AJ de Montjoie talks about the reasons for working in clinical research.
Why do we work in research?
S-cubed supports many pharmaceutical organisations that are developing medicines and devices to treat acute and chronic diseases. When you talk to our staff and ask them why they are working in clinical research, it’s pretty much the same answer: ‘I wanted to help improve treatment for [insert your own thought here] or make a difference to [insert here].’ Our consultants come from a wide variety of backgrounds, scientific, medical, IT, programming, architecture (!), education and more but they are all focused on the goal of getting effective treatments out to patients faster. Of course, at the moment, many of our team are working on COVID-19 vaccines and trials, something that is hugely important but it’s good to remember there are other trials running too.
This time it’s personal
I have a strong memory of April 2016, my Dad thought he had sinusitis – his ears were blocked, his head ached, and he was feeling pretty rough. But he took some over-the-counter medicine and carried on. A few weeks later and his normal pleasurable activities, such as bowling and gardening were being ignored for long periods spent in bed. He felt like he had a really strange case of flu.
Suddenly the picture changed. I can remember the words he said when I visited one Sunday afternoon,
‘I think I am really in the soup this time kid.’
The GP said he needed a blood test and clearly knew that something was seriously wrong, he just wasn’t sure what. We asked if it was cancer, the doctor didn’t think so. Was it an acute sinus infection? No. He mentioned something about vasculitis, we had no idea what that was.
A day later, Dad was admitted to hospital with his kidneys not really working properly and the following day, he was transferred to the Royal Devon and Exeter Hospital by ambulance, with me following behind, carrying all his personal stuff. At this point, I still had no idea what was going on. It was only later that day that a consultant came and spoke to us about plasmapheresis and dialysis, along with giving EPO. Despite Dad being so ill, he joked, ‘Will I be able to do the Tour de France?’ We’d gone from sinusitis to something much more serious in 2 days.
If you don’t know, vasculitis is an autoimmune disease and comes in a variety of forms, all of them involving inflammation of the blood vessels which as you can imagine is not good for your kidneys or any of your other organs. It’s pretty rare. ‘You’re one of 8 people in a million,’ said the consultant to my Dad, ‘Can the students come and chat to you, they probably won’t see this again?’ The particular flavour of vasculitis my Dad had was Granulomatosis with Polyangiitis. It attacks the blood vessels in the nose, sinuses, throat, lungs and kidneys and, if left untreated, it’s fatal.
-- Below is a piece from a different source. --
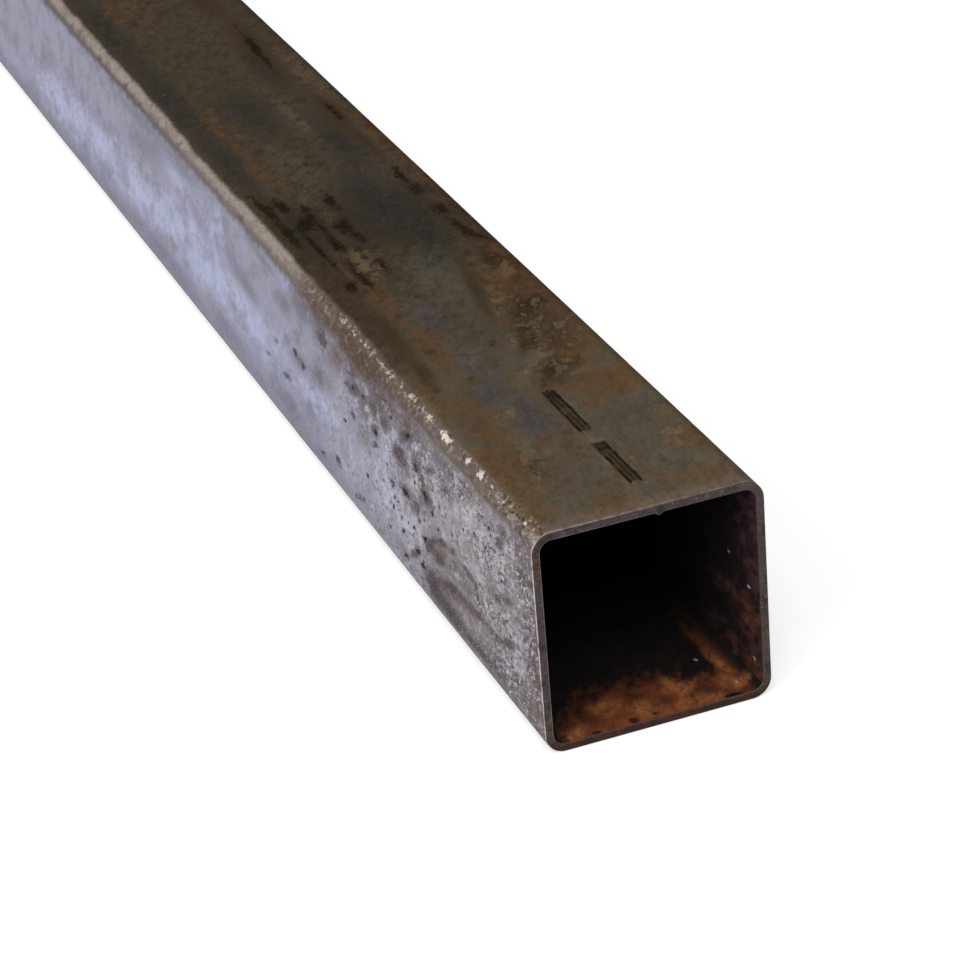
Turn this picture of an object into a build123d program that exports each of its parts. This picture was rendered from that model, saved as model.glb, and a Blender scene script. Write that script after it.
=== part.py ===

As a family, we were lucky, one the UK’s leading consultants in vasculitis was in the RD&E. And we thought they could fix everything that was going wrong. However, the damage to Dad’s kidneys was devastating and the treatments brutal for a man in his 80s. Medicine can only take you so far.
Most people reading this will not have experienced kidney failure. In fact, before I spent any time listening to and learning while sitting with my Dad connected to a dialysis machine, I assumed that it was possible to live with kidney failure for a very long time. Dialysis machines are extraordinary medical devices but they are not a long-term solution.
Dialysis machines do the work of your kidneys by:
- ensuring that waste, salt and water are removed
- keeping safe levels of chemicals balanced in the blood like potassium, sodium and bicarbonate
- helping to control blood pressure
Average life expectancy on dialysis is 5 – 10 years and it can be 2 – 4 hours, 3 times a week, sitting connected to machine. What you might not also be aware of is that the diet on dialysis is restrictive too. For instance, did you know that tomatoes and tomato sauce are to be kept to a minimum or avoided altogether, even bananas have to be avoided. Perhaps, if we all understood the impact on well-being and people’s lives, we’d have a greater understanding of why young people, in particular, are desperate for a transplant.
World Kidney Day and Month
So, it was World Kidney Day on 11th March and is National Kidney Month in many countries right now. I thought long and hard about writing this, but it’s always important to reflect on why we step into research. Without years of research into treatments, medical devices and fantastic clinical staff, my Dad wouldn’t have been able to share two precious years with his family until he finally passed away from renal failure. As you are working on your SAS program, regulatory documentation, data dashboard, don’t forget the amazing impact you have on lives around the world.
As a small note, it was Mother’s Day in the UK last weekend and I wanted to mention all those carers who look after those with kidney disease and vasculitis. My Mum is a powerhouse and she ensured Dad had the best quality of life and care right until the very end. Please support your local kidney or carers charities as they provide vital support.